Concept

John Mearsheimer

Summary
John Joseph Mearsheimer (ˈmɪərʃaɪmər; born December 14, 1947) is an American political scientist and international relations scholar, who belongs to the realist school of thought. He is the R. Wendell Harrison Distinguished Service Professor at the University of Chicago. He has been described as the most influential realist of his generation. Mearsheimer is best known for developing the theory of offensive realism, which describes the interaction between great powers as being primarily driven by the rational desire to achieve regional hegemony in an anarchic international system. In accordance with his theory, Mearsheimer believes that China's growing power will likely bring it into conflict with the United States. In his 2007 book The Israel Lobby and U.S. Foreign Policy, Mearsheimer argues that the Israeli lobby wields disproportionate influence over U.S. foreign policy.
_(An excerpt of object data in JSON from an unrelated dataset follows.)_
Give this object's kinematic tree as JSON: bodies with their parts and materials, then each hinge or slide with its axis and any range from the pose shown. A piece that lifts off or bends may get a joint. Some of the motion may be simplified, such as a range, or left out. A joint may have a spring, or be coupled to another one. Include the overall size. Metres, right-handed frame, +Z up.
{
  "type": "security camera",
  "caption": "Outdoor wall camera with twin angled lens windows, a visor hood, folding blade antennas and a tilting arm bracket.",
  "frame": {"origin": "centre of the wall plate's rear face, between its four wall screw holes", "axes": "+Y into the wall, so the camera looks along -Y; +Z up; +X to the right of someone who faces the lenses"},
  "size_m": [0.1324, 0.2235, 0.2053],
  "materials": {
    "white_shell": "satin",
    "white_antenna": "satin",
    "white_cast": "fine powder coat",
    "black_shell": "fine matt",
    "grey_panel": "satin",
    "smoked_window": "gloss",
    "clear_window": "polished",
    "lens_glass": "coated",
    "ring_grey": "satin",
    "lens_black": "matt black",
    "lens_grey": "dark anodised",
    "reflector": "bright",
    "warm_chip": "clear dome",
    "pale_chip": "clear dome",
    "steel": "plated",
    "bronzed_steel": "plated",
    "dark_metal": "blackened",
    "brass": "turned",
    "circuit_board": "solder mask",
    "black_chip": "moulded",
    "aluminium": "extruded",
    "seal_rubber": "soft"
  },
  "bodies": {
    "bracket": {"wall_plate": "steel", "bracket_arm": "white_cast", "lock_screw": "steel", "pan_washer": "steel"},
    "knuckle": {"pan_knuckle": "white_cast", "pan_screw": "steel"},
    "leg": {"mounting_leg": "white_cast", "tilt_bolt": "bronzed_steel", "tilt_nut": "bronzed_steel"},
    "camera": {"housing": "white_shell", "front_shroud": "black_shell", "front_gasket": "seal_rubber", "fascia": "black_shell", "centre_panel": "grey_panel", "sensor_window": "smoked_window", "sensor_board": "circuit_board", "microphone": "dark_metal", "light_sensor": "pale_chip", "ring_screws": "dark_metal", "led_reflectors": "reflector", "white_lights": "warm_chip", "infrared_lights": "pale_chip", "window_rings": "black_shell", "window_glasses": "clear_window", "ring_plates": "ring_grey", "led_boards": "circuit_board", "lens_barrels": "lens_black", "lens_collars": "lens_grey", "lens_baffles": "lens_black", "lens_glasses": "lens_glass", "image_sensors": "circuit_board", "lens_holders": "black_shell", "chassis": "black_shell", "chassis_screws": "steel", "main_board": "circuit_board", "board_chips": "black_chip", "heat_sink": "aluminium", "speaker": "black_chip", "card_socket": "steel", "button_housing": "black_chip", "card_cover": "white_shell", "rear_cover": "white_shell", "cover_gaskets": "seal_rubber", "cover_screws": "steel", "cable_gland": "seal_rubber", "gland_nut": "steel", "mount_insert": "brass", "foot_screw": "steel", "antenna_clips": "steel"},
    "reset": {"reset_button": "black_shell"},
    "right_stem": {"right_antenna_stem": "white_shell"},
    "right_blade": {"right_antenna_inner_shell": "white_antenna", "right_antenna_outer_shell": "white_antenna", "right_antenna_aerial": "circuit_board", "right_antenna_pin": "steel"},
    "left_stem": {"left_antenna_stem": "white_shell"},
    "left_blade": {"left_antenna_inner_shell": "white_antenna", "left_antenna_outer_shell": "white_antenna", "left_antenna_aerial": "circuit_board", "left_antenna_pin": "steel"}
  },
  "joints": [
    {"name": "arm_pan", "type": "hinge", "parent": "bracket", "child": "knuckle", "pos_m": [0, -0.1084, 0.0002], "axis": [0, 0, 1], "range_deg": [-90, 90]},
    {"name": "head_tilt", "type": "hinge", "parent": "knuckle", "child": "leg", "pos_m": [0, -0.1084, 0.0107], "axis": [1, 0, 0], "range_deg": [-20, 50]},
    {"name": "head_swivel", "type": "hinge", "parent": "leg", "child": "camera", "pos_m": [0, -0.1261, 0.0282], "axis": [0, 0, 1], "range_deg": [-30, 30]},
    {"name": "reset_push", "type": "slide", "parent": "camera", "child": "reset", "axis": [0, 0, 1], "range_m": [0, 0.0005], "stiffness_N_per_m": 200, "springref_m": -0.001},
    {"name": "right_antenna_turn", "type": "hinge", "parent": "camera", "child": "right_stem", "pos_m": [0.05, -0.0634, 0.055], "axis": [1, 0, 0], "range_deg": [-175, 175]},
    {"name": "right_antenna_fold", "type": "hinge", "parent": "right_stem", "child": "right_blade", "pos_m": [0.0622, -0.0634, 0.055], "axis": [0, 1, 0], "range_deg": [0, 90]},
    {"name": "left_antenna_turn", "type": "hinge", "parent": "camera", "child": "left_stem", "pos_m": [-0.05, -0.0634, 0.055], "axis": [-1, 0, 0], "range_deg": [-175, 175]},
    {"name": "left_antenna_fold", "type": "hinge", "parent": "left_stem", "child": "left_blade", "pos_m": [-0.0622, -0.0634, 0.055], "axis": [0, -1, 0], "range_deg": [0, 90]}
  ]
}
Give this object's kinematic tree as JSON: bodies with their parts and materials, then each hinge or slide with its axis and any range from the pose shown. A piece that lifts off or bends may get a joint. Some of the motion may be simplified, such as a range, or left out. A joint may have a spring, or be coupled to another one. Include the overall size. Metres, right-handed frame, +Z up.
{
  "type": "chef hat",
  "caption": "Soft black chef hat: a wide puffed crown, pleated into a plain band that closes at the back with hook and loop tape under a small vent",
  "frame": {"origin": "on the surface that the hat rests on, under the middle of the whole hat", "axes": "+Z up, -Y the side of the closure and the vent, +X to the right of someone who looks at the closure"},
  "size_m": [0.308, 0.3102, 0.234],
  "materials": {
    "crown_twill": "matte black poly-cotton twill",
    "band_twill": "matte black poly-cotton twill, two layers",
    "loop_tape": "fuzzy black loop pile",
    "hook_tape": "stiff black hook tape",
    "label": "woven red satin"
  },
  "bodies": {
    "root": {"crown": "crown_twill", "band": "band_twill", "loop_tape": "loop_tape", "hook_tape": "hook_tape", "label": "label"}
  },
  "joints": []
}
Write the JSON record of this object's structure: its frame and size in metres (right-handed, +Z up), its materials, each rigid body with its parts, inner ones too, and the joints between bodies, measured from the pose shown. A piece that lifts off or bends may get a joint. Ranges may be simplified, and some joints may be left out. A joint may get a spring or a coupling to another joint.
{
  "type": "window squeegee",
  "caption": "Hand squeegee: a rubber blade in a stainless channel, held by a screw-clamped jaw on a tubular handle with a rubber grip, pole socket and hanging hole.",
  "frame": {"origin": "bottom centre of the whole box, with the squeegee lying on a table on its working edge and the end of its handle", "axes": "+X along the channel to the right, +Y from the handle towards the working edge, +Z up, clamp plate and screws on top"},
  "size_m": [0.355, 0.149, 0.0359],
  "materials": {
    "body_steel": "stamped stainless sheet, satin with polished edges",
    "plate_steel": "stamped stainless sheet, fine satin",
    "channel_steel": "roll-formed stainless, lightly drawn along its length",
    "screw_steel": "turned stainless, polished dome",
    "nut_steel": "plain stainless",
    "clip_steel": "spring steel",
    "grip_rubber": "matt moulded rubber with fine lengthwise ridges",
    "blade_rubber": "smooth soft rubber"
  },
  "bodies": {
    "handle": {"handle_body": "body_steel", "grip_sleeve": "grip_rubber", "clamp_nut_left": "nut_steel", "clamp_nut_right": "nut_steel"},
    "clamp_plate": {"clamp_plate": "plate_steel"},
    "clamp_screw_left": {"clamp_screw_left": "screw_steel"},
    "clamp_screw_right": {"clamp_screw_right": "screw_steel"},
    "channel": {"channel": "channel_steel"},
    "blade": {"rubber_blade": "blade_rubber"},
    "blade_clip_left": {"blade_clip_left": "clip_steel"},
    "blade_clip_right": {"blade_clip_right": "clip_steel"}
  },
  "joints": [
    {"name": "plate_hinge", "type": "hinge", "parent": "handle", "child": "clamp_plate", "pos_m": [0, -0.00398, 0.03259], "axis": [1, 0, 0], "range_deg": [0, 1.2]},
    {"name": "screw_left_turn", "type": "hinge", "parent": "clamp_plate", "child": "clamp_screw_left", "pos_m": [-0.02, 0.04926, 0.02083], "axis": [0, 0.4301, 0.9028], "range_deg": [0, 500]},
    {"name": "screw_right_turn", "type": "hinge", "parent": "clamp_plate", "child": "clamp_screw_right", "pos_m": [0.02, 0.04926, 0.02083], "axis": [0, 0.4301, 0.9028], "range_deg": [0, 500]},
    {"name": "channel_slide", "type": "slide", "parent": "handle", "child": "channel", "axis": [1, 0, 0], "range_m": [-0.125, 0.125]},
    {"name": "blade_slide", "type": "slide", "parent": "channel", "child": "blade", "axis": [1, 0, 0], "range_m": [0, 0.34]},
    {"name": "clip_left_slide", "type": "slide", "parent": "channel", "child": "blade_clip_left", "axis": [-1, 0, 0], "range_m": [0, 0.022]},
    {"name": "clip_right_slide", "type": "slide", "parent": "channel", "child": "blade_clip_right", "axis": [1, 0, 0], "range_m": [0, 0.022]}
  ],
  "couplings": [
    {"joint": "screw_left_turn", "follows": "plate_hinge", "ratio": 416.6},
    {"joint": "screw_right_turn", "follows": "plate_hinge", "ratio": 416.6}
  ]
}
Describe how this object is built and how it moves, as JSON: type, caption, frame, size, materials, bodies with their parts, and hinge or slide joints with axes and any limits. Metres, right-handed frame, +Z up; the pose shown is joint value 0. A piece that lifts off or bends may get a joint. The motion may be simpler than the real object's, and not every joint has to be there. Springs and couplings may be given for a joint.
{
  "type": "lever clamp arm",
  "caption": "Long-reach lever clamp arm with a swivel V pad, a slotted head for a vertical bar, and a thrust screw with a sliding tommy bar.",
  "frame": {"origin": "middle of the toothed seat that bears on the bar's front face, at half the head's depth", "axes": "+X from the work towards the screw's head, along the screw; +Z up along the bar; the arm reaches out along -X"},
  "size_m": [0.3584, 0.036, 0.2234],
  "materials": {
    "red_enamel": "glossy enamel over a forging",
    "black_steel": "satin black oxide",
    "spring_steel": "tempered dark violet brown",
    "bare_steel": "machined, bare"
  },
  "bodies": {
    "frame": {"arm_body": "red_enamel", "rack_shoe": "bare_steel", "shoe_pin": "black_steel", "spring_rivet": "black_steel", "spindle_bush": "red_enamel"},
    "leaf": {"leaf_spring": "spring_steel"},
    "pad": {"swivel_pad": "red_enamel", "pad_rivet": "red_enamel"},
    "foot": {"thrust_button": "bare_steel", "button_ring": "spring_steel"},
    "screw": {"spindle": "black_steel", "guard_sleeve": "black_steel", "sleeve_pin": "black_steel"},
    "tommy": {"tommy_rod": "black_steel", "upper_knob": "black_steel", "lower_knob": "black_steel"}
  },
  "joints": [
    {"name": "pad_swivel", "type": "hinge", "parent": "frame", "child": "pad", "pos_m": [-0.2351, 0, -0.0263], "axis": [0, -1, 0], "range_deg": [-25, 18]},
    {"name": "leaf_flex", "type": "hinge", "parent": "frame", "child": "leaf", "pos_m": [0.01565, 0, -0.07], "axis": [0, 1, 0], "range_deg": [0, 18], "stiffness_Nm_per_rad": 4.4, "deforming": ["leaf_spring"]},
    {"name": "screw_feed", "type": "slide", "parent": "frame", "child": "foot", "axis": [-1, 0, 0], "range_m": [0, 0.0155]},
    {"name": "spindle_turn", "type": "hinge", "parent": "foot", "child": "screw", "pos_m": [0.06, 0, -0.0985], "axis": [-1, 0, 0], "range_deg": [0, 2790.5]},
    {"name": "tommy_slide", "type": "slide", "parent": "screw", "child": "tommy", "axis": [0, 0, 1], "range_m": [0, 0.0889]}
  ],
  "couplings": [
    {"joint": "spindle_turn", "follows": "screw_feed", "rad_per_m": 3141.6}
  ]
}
Mearsheimer was born in December 1947 in Brooklyn, New York City. When he was eight, he moved with his family to Croton-on-Hudson, a suburb in Westchester County. When he was 17, Mearsheimer enlisted in the U.S. Army. After one year as an enlisted member, he obtained an appointment to the U.S. Military Academy at West Point, which he attended from 1966 to 1970. After graduation, he served for five years as an officer in the U.S. Air Force. In 1974, while he was in the Air Force, Mearsheimer earned a master's degree in international relations from the University of Southern California. He entered Cornell University and in 1980 earned a PhD in government, specifically in international relations. From 1978 to 1979, he was a research fellow at the Brookings Institution in Washington, DC. From 1980 to 1982, he was a postdoctoral fellow at Harvard University's Center for International Affairs. During the 1998–1999 academic year, he was the Whitney H. Shepardson Fellow at the Council on Foreign Relations in New York. Since 1982, Mearsheimer has been a member of the faculty of the Department of Political Science at the University of Chicago.